A little over a week ago I asked my AH to leave, then realized pretty quickly that he would take forever to do it and I couldn't wait any longer. So I decided to move out myself, and today, with the help of amazing friends, I found a new place. A cozy little apartment on the top floor of a small building, with a park nearby. There is also a balcony overlooked by a huge pine tree that feels somehow protective of me...

I am so excited about this place - I can imagine myself happy in it, and finding some peace. I have already started enjoying planning how I will decorate etc. Packing up all my stuff and going through the "who gets what" game will be a challenge - but my amazing friends have offered to help with that too.

The only downside was coming home to my AH tonight. He was very surprised that I had already found somewhere; even more surprised that I agreed to an 11-month lease. I think it finally hit him that this is really happening, and that when I said I wanted to separate I didn't mean I was going away for a couple of weeks. I am trying hard not to take on his sadness and fear and helplessness and disappointment.
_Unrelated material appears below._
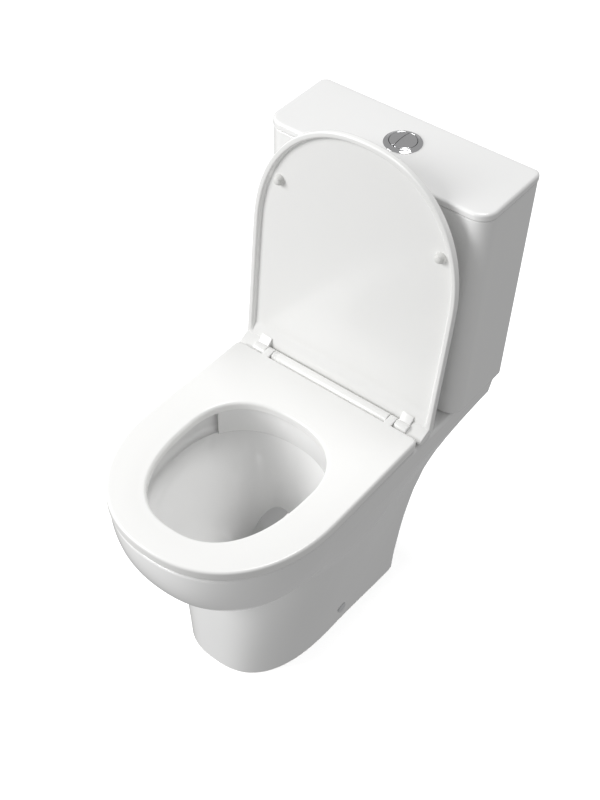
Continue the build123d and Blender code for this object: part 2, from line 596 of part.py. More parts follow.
# ---- threaded fixings ----------------------------------------------------------------------
def wing_nut(x, y, z_top, bore):
    """Plastic wing nut that hangs below z_top."""
    nut = tube(bore + 4.5, z_top - 11, z_top, x, y)
    nut += Pos(x, y, z_top - 8) * Box(2 * WING_SPAN, 4, 14)
    return nut - tube(bore, z_top - 20, z_top + 1, x, y)


def bolt(x, y, z_head, head_r, head_height, shank_r, z_end):
    """Bolt with its head on top of z_head and its shank running down."""
    return (tube(head_r, z_head, z_head + head_height, x, y)
            + tube(shank_r, z_end, z_head + 1, x, y))


def make_bracket(sign):
    """L-shaped steel bracket inside the pedestal: a foot on the floor and an upright tab."""
    inner = FOOT_HALF_WIDTH - CERAMIC_WALL - TOUCH_GAP
    low, high = SIDE_SCREW_Y - BRACKET_WIDTH / 2, SIDE_SCREW_Y + BRACKET_WIDTH / 2
    foot = block(FLOOR_HOLE_X - 16, inner, low, high, 0, BRACKET_SHEET)
    tab = block(inner - BRACKET_SHEET, inner, low, high, 0, SIDE_SCREW_Z + 12)
    shape = foot + tab - tube(FLOOR_HOLE_R, -1, BRACKET_SHEET + 1, FLOOR_HOLE_X, SIDE_SCREW_Y)
    shape -= rod_x(SIDE_SCREW_R, inner - 10, inner + 10, SIDE_SCREW_Y, SIDE_SCREW_Z)
    return mirrored(sign, shape)


SIDE_FACE_X = pedestal_half_width(SIDE_SCREW_Z) - 1.0   # bottom of the shallow cap pocket


def make_side_screw(sign):
    inner = FOOT_HALF_WIDTH - CERAMIC_WALL - 12
    screw = rod_x(SIDE_SCREW_R, inner, SIDE_FACE_X, SIDE_SCREW_Y, SIDE_SCREW_Z)
    screw += rod_x(SIDE_SCREW_R + 2.5, SIDE_FACE_X, SIDE_FACE_X + 1.5, SIDE_SCREW_Y,
                   SIDE_SCREW_Z)
    return mirrored(sign, screw)


def make_side_cap(sign):
    cap = rod_x(SIDE_CAP_R, SIDE_FACE_X, SIDE_FACE_X + SIDE_CAP_THICKNESS, SIDE_SCREW_Y,
                SIDE_SCREW_Z)
    cap -= rod_x(SIDE_SCREW_R + 2.6, SIDE_FACE_X - 1, SIDE_FACE_X + 1.6, SIDE_SCREW_Y,
                 SIDE_SCREW_Z)
    return mirrored(sign, cap)


# ---- seat, cover and hinge -----------------------------------------------------------------
def seat_plan(inset, z, overhang=0.0, extra_width=0.0, rear=SEAT_REAR_Y):
    """Outline shared by seat and cover: round nose, nearly parallel sides, straight rear."""
    return horseshoe_face(SEAT_HALF_WIDTH + extra_width - inset,
                          SEAT_WIDEST_Y - SEAT_FRONT_Y + overhang - inset,
                          SEAT_REAR_HALF_WIDTH + extra_width - inset, rear - inset, 10.0,
                          SEAT_POWER, SEAT_WIDEST_Y, z)


def make_seat():
    ring = extrude(seat_plan(0, SEAT_UNDER_Z), SEAT_THICKNESS, dir=(0, 0, 1))
    ring = fillet(ring.faces().sort_by(Axis.Z)[-1].edges(), SEAT_EDGE_R)
    ring -= extrude(oval_face(HOLE_HALF_WIDTH, HOLE_FRONT, HOLE_REAR, HOLE_POWER, HOLE_CENTRE_Y,
                              SEAT_UNDER_Z - 1), SEAT_THICKNESS + 2, dir=(0, 0, 1))
    for _, sign in SIDES:
        low, high = sorted((sign * EAR_X, sign * (EAR_X + EAR_WIDTH)))
        ear = rod_x(KNUCKLE_R, low, high, HINGE_Y, HINGE_Z)
        ear += block(low, high, SEAT_REAR_Y - 8, HINGE_Y, SEAT_UNDER_Z, HINGE_Z + 8)
        ring += ear
    for _, sign in SIDES:
        low, high = sorted((sign * (EAR_X - 1), sign * (EAR_X + EAR_WIDTH + 1)))
        ring -= rod_x(PIN_R + PIN_RUNNING, low, high, HINGE_Y, HINGE_Z)
    return ring


def make_seat_buffers():
    """Four pads under the seat that rest on the rim."""
    pads = []
    for _, sign in SIDES:
        for y, turn in ((-205.0, 24.0), (20.0, 0.0)):
            x = sign * (150.0 if y > -100 else 141.0)
            pad = Box(BUFFER_WIDTH, BUFFER_LENGTH, SEAT_GAP - TOUCH_GAP)
            pads.append(Pos(x, y, RIM_Z + (SEAT_GAP + TOUCH_GAP) / 2) * Rot(0, 0, -sign * turn) * pad)
    return Compound(pads)


def raised(shape):
    """Swing a piece of the closed cover up to its open rest position."""
    return shape.rotate(Axis((0, HINGE_Y, HINGE_Z), (1, 0, 0)), -OPEN_ANGLE)


def make_cover():
    rear = HINGE_Y + LID_TAIL
    wide = LID_HALF_WIDTH - SEAT_HALF_WIDTH
    shell = extrude(seat_plan(0, LID_UNDER_Z, LID_OVERHANG, wide, rear), LID_DEPTH, dir=(0, 0, 1))
    shell = fillet(shell.faces().sort_by(Axis.Z)[-1].edges(), SEAT_EDGE_R)
    shell -= extrude(seat_plan(LID_LIP_WIDTH, LID_UNDER_Z - 1, LID_OVERHANG, wide, rear + 9),
                     LID_DEPTH - LID_PLATE + 1, dir=(0, 0, 1))
    for _, sign in SIDES:
        low, high = sorted((sign * KNUCKLE_X, sign * (KNUCKLE_X + KNUCKLE_WIDTH)))
        shell += rod_x(KNUCKLE_R, low, high, HINGE_Y, HINGE_Z)
        shell += block(low, high, HINGE_Y - KNUCKLE_R, HINGE_Y + LID_TAIL, HINGE_Z,
                       LID_UNDER_Z + LID_DEPTH - LID_PLATE + 1)
    for _, sign in SIDES:
        low, high = sorted((sign * (KNUCKLE_X - 1), sign * (KNUCKLE_X + KNUCKLE_WIDTH - 4)))
        shell -= rod_x(PIN_R + PIN_RUNNING, low, high, HINGE_Y, HINGE_Z)
    return raised(shell)


def make_cover_buffers():
    """Two round pads on the cover's inner face that meet the seat."""
    top = LID_UNDER_Z + LID_DEPTH - LID_PLATE
    pads = [tube(LID_BUFFER_R, SEAT_TOP_Z + TOUCH_GAP, top, sign * LID_BUFFER_X,
                 HINGE_Y - LID_BUFFER_DISTANCE) for _, sign in SIDES]
    return Compound([raised(pad) for pad in pads])


def make_hinge_bar():
    """Round bar between the seat's ears, on two feet, with a blind bore for each damper."""
    bar = rod_x(BAR_R, -BAR_HALF_LENGTH, BAR_HALF_LENGTH, HINGE_Y, HINGE_Z)
    for _, sign in SIDES:
        x = sign * SEAT_BOLT_X
        bar += tube(BAR_R - 1, RIM_Z, HINGE_Z, x, HINGE_Y)
    for _, sign in SIDES:
        low, high = sorted((sign * (BAR_HALF_LENGTH - DAMPER_LENGTH - 2), sign * (BAR_HALF_LENGTH + 1)))
        bar -= rod_x(DAMPER_R, low, high, HINGE_Y, HINGE_Z)
        bar -= tube(SEAT_BOLT_R, RIM_Z - 1, HINGE_Z - DAMPER_R + 1, sign * SEAT_BOLT_X, HINGE_Y)
    return bar


def make_damper(sign):
    low, high = BAR_HALF_LENGTH - DAMPER_LENGTH - 2, BAR_HALF_LENGTH
    body = rod_x(DAMPER_R, low, high - PIN_R, HINGE_Y, HINGE_Z)
    return mirrored(sign, body)


def make_hinge_pin(sign):
    start = BAR_HALF_LENGTH - PIN_R
    pin = rod_x(PIN_R, start, KNUCKLE_X + KNUCKLE_WIDTH - 5, HINGE_Y, HINGE_Z)
    pin += rod_x(DAMPER_R, start, BAR_HALF_LENGTH - 0.5, HINGE_Y, HINGE_Z)
    return mirrored(sign, pin)


# ---- assembly ------------------------------------------------------------------------------
def make_nodes():
    y = CISTERN_MID_Y
    x_split, slit = BUTTON_SPLIT_X, BUTTON_SLIT / 2
    nodes = {
        "pan": make_pan(),
        "cistern": make_cistern(),
        "cistern_cover": make_cistern_cover(),
        "button_bezel": make_button_bezel(),
        "bezel_nut": make_bezel_nut(),
        "full_button": make_button(x_split + slit, BUTTON_R + 1),
        "half_button": make_button(-BUTTON_R - 1, x_split - slit),
        "full_push_rod": tube(ROD_R, ROD_END_Z, BUTTON_UNDER_Z, FULL_ROD_X, y),
        "half_push_rod": tube(ROD_R, ROD_END_Z, BUTTON_UNDER_Z, HALF_ROD_X, y),
        "full_spring": make_spring(FULL_ROD_X),
        "half_spring": make_spring(HALF_ROD_X),
        "flush_valve_base": make_valve_base(),
        "flush_valve_cage": make_valve_cage(),
        "riser_tube": make_riser(),
        "flush_seal": tube(OUTLET_TAIL_R + 1, VALVE_SEAT_Z, VALVE_SEAT_Z + SEAL_THICKNESS, 0, y,
                           RISER_R - RISER_WALL),
        "flush_valve_nut": tube(HORN_R - 6, RIM_Z - 10, RIM_Z, 0, y, OUTLET_TAIL_R),
        "doughnut_washer": tube(DOUGHNUT_R, DECK_UNDER_Z - HORN_DEPTH, RIM_Z - 10, 0, y, OUTLET_TAIL_R),
        "fill_valve_body": make_fill_valve_body(),
        "fill_valve_head": make_fill_valve_head(),
        "fill_lever": make_fill_lever(),
        "float_cup": make_float(),
        "float_rod": make_float_rod(),
        "inlet_washer": tube(16.0, TANK_FLOOR_Z, TANK_FLOOR_Z + 2, INLET_X, y, INLET_TAIL_R),
        "inlet_nut": tube(INLET_TAIL_R + 6, RIM_Z - 9, RIM_Z, INLET_X, y, INLET_TAIL_R),
        "seat": make_seat(),
        "seat_buffers": make_seat_buffers(),
        "seat_cover": make_cover(),
        "cover_buffers": make_cover_buffers(),
        "hinge_bar": make_hinge_bar(),
    }
    for side, sign in SIDES:
        x = sign * CISTERN_BOLT_X
        washer_z = TANK_FLOOR_Z + 3
        nodes["cistern_bolt_" + side] = bolt(x, y, washer_z, 8, 5, CISTERN_BOLT_R, 345)
        nodes["cistern_bolt_seal_" + side] = tube(11, TANK_FLOOR_Z, washer_z, x, y, CISTERN_BOLT_R)
        nodes["cistern_bolt_washer_" + side] = tube(10, DECK_UNDER_Z - 2, DECK_UNDER_Z, x, y,
                                                    CISTERN_BOLT_R)
        nodes["cistern_wing_nut_" + side] = wing_nut(x, y, DECK_UNDER_Z - 2, CISTERN_BOLT_R)
        x = sign * SEAT_BOLT_X
        nodes["seat_bolt_" + side] = tube(SEAT_BOLT_R, 362, HINGE_Z - DAMPER_R, x, HINGE_Y)
        nodes["seat_bolt_washer_" + side] = tube(10, DECK_UNDER_Z - 4, DECK_UNDER_Z, x, HINGE_Y,
                                                 SEAT_BOLT_R)
        nodes["seat_wing_nut_" + side] = wing_nut(x, HINGE_Y, DECK_UNDER_Z - 4, SEAT_BOLT_R)
        nodes["hinge_damper_" + side] = make_damper(sign)
        nodes["hinge_pin_" + side] = make_hinge_pin(sign)
        nodes["floor_bracket_" + side] = make_bracket(sign)
        nodes["side_screw_" + side] = make_side_screw(sign)
        nodes["side_cap_" + side] = make_side_cap(sign)
    return nodes


os.makedirs("parts", exist_ok=True)
for name, shape in make_nodes().items():
    export_step(shape, "parts/" + name + ".step")
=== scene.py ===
"""Close coupled toilet: glazed pan and cistern, seat set, flush button and inner fittings."""
import json
import math

import bpy
import numpy as np
from bpy.props import FloatProperty, FloatVectorProperty, PointerProperty
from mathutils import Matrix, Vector

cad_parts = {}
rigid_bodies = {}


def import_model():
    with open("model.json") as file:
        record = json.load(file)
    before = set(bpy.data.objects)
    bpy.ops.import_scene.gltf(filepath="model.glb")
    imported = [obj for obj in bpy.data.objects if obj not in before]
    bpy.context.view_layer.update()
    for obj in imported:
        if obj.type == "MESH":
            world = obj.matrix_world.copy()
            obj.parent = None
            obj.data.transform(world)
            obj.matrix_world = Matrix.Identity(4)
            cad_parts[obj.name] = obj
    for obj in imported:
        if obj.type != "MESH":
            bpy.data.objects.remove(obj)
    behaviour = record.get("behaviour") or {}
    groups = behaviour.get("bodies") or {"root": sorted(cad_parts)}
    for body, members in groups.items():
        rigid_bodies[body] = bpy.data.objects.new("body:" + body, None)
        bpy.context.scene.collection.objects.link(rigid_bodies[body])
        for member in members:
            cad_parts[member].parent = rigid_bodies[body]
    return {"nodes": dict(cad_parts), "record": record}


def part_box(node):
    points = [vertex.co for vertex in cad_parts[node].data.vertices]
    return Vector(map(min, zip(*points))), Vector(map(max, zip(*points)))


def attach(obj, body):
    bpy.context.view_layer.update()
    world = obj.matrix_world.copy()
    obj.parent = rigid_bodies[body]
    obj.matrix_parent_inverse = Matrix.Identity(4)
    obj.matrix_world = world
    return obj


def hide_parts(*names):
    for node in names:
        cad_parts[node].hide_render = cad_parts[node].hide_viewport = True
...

But it's hard not to be upset by the way he looks at me - as if I have become the enemy, or at least the traitor.

He told me that I had taught him "marriage is no different than having a girlfriend," because when things got difficult I bailed (the implication being that I am a terrible, faithless wife). He repeated that if I left he would have zero incentive to cut back on drinking, and that things would get much worse. I know this is classic quacking... I know. But it still hurts.

Just a few more days of having to interact with him daily. I am trying to stay calm and neutral and just get on with what needs to be done. But then what? Do I tell him where I'm moving to? Do I say I want no contact for a specific amount of time? Do I check in on how he is doing? Advice, please!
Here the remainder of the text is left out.